(Merk)würdig gedenken

Im Kontext des 60. Jahrestages der Ungarnrevolution hat Paul Lendvai jüngst über einen „merkwürdigen Gedenktag“ in Budapest geschrieben. Er hat dabei die Art und Weise der Veranstaltungen sowie die Rede von Ministerpräsident Viktor Orbán reichlich kritisiert. Zugegeben: Man kann derzeit – schon wegen der zeitlichen Nähe – kaum auf die Ereignisse von 1956 zurückblicken, ohne sich auch mit deren aktuellen politischen Zusammenhängen beschäftigen zu müssen. Wir sollten aber eines klarstellen: Verzerrte, oberflächliche – eventuell politisch-ideologisch motivierte – Parallelen zwischen der damaligen Flucht der Ungarn und der jetzigen Migrationswelle sind völlig irreführend.

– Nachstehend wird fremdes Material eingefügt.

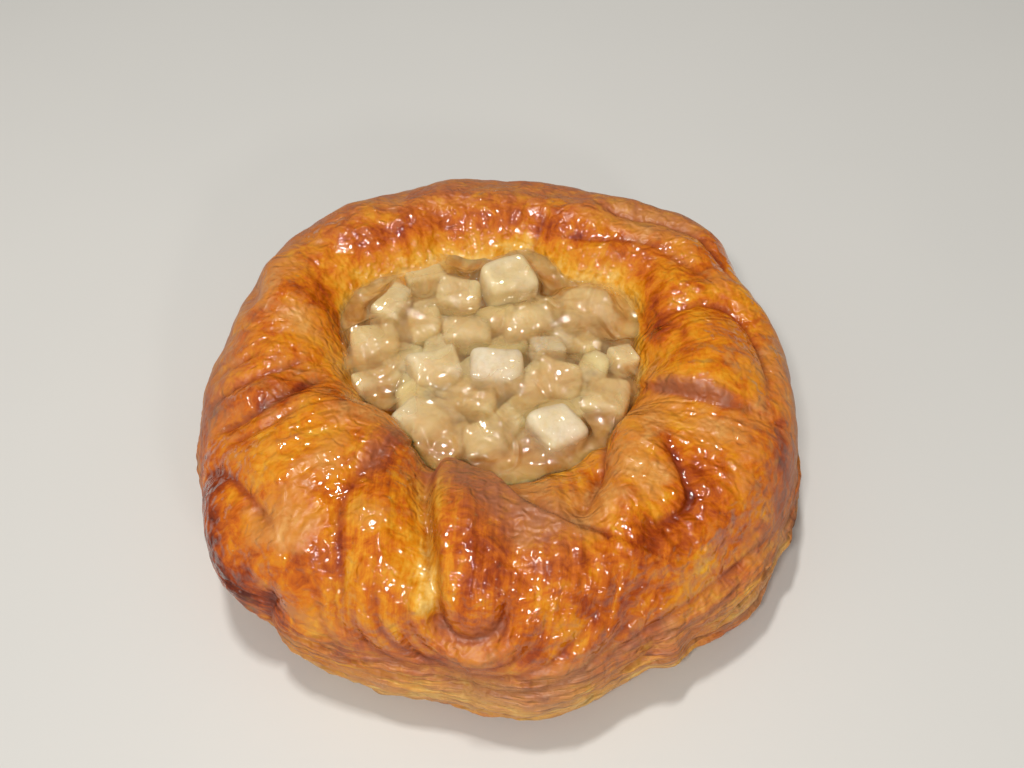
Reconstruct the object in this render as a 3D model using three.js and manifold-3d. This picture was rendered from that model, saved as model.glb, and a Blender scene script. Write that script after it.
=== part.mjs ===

Die Flüchtlinge von 1956 sind aus einem Nachbarland im Kriegszustand gekommen. Sie haben die großzügige Hilfe der Österreicher mit Dank empfangen, aber die hiesigen Regeln eingehalten. Und die etwa 20.000 Ungarn, die längerfristig in Österreich geblieben sind, haben alles getan, sich baldmöglichst in ihrer neuen Heimat zu integrieren. Ob sich das mit der jetzigen Situation vergleichen lässt, kann jeder selbst beurteilen.

Was das „merkwürdige Gedenken“ betrifft: Die Lehren von 1956 für heute werden noch stark diskutiert – ebenso wie bei anderen historischen Ereignissen der letzten Jahrzehnte. Da scheint es umso merkwürdiger, wenn Herr Professor Lendvai „mit seinem durchaus kurvigen Lebenslauf“, jedoch offenbar im Besitz vermuteter Deutungshoheit (be)urteilt, wer die würdigen Vertreter der ungarischen Nation sind, und welche Folgerungen der ungarische Ministerpräsident aus den damaligen Ereignissen ziehen sollte.

Als merkwürdig – oder eher fragwürdig – sollte man auch bezeichnen, wenn in einem ’56-er Gedenkprogramm auf ORF III Lendvais neuestes Buch über Viktor Orbán präsentiert wird. Oder wenn er im Rahmen des „ORF-Schwerpunktes zum 60. Jahrestag des Ungarnaufstandes“ stundenlang die Persönlichkeit des ungarischen Ministerpräsidenten und das vermutete „Gift des Nationalismus“ in Ungarn analysiert.

Wenn wir schon bei diesem ORF-Schwerpunkt sind, sollte ich auch ein Beispiel erwähnen, das nicht einmal als fragwürdig bezeichnet werden kann. Wenn „Hörbilder“, wie bei der Ö1-Sendung „Grenzen – Ungarn 1956, 1989 und 2016“, drei verschiedene Vorgänge ohne Differenzierung zusammenmischt, kann man das zwar Collage nennen und dadurch dramatische Stimmungen erwecken. So werden aber die historischen Rahmenbedingungen sowie die oben erwähnten schwerwiegenden Unterschiede zwischen den einzelnen Ereignissen völlig außer Acht gelassen. Damit werden sowohl die damaligen als auch die jetzigen Geschehnisse falsch und verzerrt dargestellt.

Ich befürchte, solche Beiträge helfen keinesfalls weiter, wenn wir die für unsere Zeit geltende Botschaft von 1956 erkennen wollen. Umso mehr schaden sie dem Gedächtnis der Revolution. Im Sinne einer besonnenen Vergangenheitsbewältigung und in der Absicht eines würdigen Gedenkens möchte ich sagen: Wir neigen den Kopf vor den Helden des Ungarnaufstandes. Wir danken vom Herzen allen, die damals in Österreich den ungarischen Flüchtlingen mit Tat und Kraft geholfen haben – und auch denjenigen, die auch jetzt im gleichen Sinne für die Freundschaft unserer Länder auftreten.

János Perényi ist ungarischer Botschafter in Wien. Dieser Text war vom „Standard“ abgelehnt worden.